Piotr Żyła jest aktualnie na topie, jeżeli chodzi o polskich sportowców. Największą popularność przyniosła mu niedawna wygrana w Mistrzostwach Świata w Oberstdorfie, gdzie nie tylko sięgnął po złoty medal, ale również wraz z resztą drużyny przywiózł do Polski także brązowy krążek za trzecie miejsce w konkursie drużynowym.
I choć z pewnością popularny skoczek nie może narzekać na jakiekolwiek problemy, te trapią jego rodziców. Ewa Żyła i jej mąż Zbigniew od wielu lat prowadzą wspólny biznes, który w obliczu pandemii notuje niestety same straty.
W rozmowie z „Super Expressem” wyjaśnili, że goście musieli odwołać swoje rezerwacje. Sytuacja epidemiczna w kraju wciąż się pogarsza, co może oznaczać to, że problemy wcale nie miną tak szybko. Na szczęście są dobrej myśli.
- Mieliśmy zamknięte od końca października do początku lutego. A jak otworzyliśmy, szło całkiem nieźle. Ostatnie dwa weekendy były bardzo dobre, wręcz boom. Pełno miało być także na Wielkanoc. A teraz musieliśmy znowu zamknąć i nic nie pomoże. Nawet Piotrek – wyjaśnił ojciec popularnego sportowca cytowany przez „Super Express”.
Rodzice Piotra Żyła mają finansowe kłopoty
- Jest ciężko, bo opłaty trzeba ponosić. Tymczasem na święta rezerwacje zostają odwołane.

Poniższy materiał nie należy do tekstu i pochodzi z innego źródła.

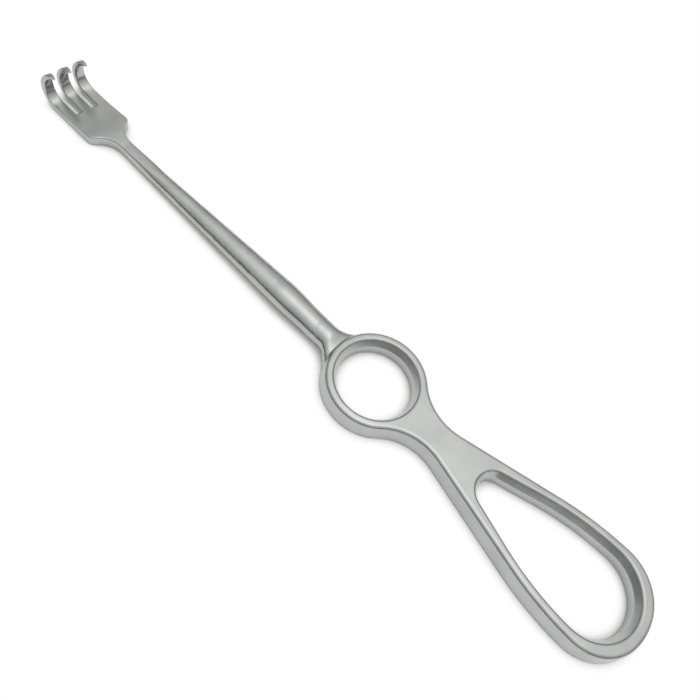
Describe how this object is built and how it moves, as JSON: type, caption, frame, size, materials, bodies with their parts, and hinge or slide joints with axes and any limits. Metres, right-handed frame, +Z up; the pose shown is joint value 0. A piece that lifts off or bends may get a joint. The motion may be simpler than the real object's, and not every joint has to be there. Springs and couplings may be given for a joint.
{
  "type": "handheld surgical retractor",
  "caption": "Flat teardrop grip with a finger ring, a tapering round shaft and a rake blade whose curved pronged end holds wound edges open.",
  "frame": {"origin": "on the table plane, under the middle of the instrument's length and width", "axes": "+X along the instrument towards the prongs, +Z up, the way the prongs point as it lies on its flat side"},
  "size_m": [0.217, 0.0304, 0.011],
  "materials": {
    "steel": "satin"
  },
  "bodies": {
    "root": {"retractor": "steel"}
  },
  "joints": []
}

Czuję, że to samo będzie z majowym weekendem. Ale jestem takim biznesmenem, że nie pozwolę, by utrzymywał mnie syn – wyjawił.
Choć rodzice Piotra nie zamierzają zmieniać nazwy pensjonatu czy nawet reklamować się swoim synem, wiele osób i tak wie, że popularny sportowiec często tam zagląda.
- On się pojawiał, bo miał trochę wolnego czasu, robił sobie z nimi zdjęcia, rozdawał gadżety. Rodzinie zagrał też na gitarze i mogę powiedzieć, że zrobił postępy. Zapyla równo. Dołożył nowe puchary do kolekcji, którą tutaj prezentujemy. Powiększyła się też kolekcja czapek, które oferujemy. Ale nie zamierzamy zmieniać nazwy pensjonatu, żeby wykorzystać Piotrka. Od dwudziestu lat prowadzimy Źródełko i tak pozostanie – powiedział Zbigniew Żyła.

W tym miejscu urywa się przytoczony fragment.